Upwards of 40 vehicles from the dim and almost forgotten past whipped through Neillsville Tuesday afternoon and evening, attracting more attention than automobiles have attracted here since they were called “horseless carriages.”


The cars were all of comparatively ancient vintage, some dating back to 1905, when there was some discussion whether the automobile was here to stay.


There were old Fords, White and Stanley Steamers (whose speed was recorded as untested and unknown in those days), Chevrolets, Buicks and several makes, which are little known today.


One old Ford, which stopped at a local service station to recharge a battery, had a 1915 body. But its insides were more youthful: it carried a V-8 motor. But the Steamers actually sputtered, belched, steamed and whirred softly.

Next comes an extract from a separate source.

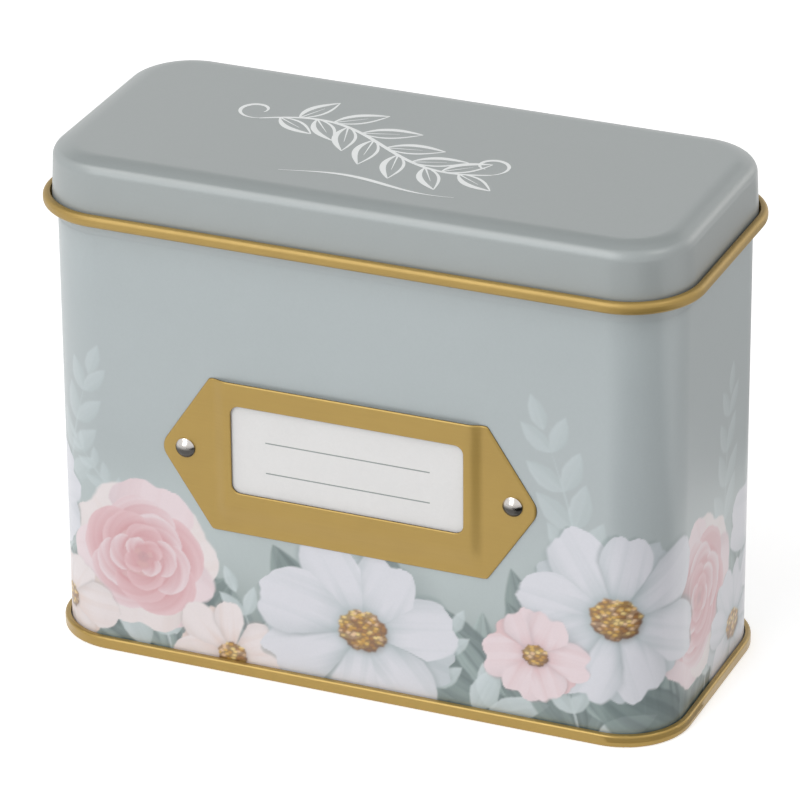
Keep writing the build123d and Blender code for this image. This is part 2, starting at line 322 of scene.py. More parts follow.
def add_colours(piece, name, values):
    """Stores one colour per point."""
    attribute = piece.data.attributes.new(name, "FLOAT_COLOR", "POINT")
    rgba = np.ones((len(values), 4), dtype=np.float32)
    rgba[:, :3] = values
    attribute.data.foreach_set("color", rgba.ravel())


# Painting


def ripple(x, seed, octaves=4):
    """Smooth noise in one dimension: a few sines with seeded phases, halved as they quicken."""
    rng = np.random.default_rng(seed)
    total = np.zeros_like(x, dtype=float)
    for octave in range(octaves):
        rate = 2.0**octave * rng.uniform(0.8, 1.25)
        total += np.sin(rate * x + rng.uniform(0, 2 * math.pi)) / 2.0**octave
    return total / 2


def mottle(x, y, seed, octaves=5):
    """Smooth noise in two dimensions: a few plane waves in seeded directions."""
    rng = np.random.default_rng(seed)
    total = np.zeros_like(x, dtype=float)
    for octave in range(octaves):
        for direction in rng.uniform(0, 2 * math.pi, 3):
            rate = 1.7**octave * rng.uniform(0.8, 1.25)
            wave = rate * (x * math.cos(direction) + y * math.sin(direction))
            total += np.sin(wave + rng.uniform(0, 2 * math.pi)) / 1.7**octave
    return total / 4


def ease(low, high, value):
    """A smooth step from 0 at low to 1 at high."""
    t = np.clip((value - low) / (high - low), 0, 1)
    return t * t * (3 - 2 * t)


def tone(*rgb):
    """A paint colour written in screen values."""
    return screen_to_linear(rgb)


def blend_tones(first, second, share):
    """A mix of two colours, by a share for each point."""
    return first + (second - first) * share[:, None]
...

The cars were on their way to Minneapolis, where they were to take part in the Aqua Centennial.  They came from Michigan, crossing the lake by ferry to Manitowoc, spending Sunday night in Stevens Point and proceeding to Eau Claire Monday. Three blocks in the downtown area of Eau Claire were roped off to accommodate the old cars overnight.


Men of the Service Company, 128th Infantry, returned to their homes last Saturday after the annual encampment at Camp McCoy. 


Among them were 24 men who had qualified as marksmen, sharpshooters or experts during the period.


The expert, on an M1 rifle is Charles Wasserburger. Sharpshooter ratings were won by Robert Gress and Charles Sydorowicz with the M1 rifle; and George Marek and Matt J. Gassen with the carbine.


Marksman ratings were won by Harlan Watenpuhl, Leo Kessler, Gerald Schoenherr, Charles Swenson, Duane Anding, Chester Diercks, Harris Dux, Wendell Elmhorst, Charles Havlicek, Richard Dodmead, Walter Helm, Wayne Sternitzky and James Vincent.  Similar ratings with the carbine were won by: Arvid Anderson, Arlo Scholtz, Thomas Jacobs, Marvin Garbisch, Donald Ayers and Roland Diercks.


The Neillsville American Legion Dug-Out and Bar are open every day, starting at 10 a.m. to closing.


The Legion Auxiliary will serve French fries, fish and sandwiches every Saturday evening.


Harland Kuhl narrowly escaped a serious accident last Wednesday morning with his truck as he was going down Woods hill west of Neillsville on Hwy 10.  He was enroute to Thorp with a load of lumber for Odin Wang.  As he started down the hill, the drive shaft broke and jack-knifed under the truck putting the brakes out of commission.


The momentum of the truck carried him faster and faster down the hill.  He was unable to stop until he had gone about a mile to the Silver Dome Ballroom.  He then turned into the driveway and circled the ballroom once.  Mr. Wang, who was following the load; brought Mr. Kuhl and Truman Davis, who was with him back to Neillsville to get repairs.  They were unable to continue their journey until Thursday.


(Last week’s Oldies page, June 24 issue, had an error; should have been news of 1949, not 1954. D.Z.)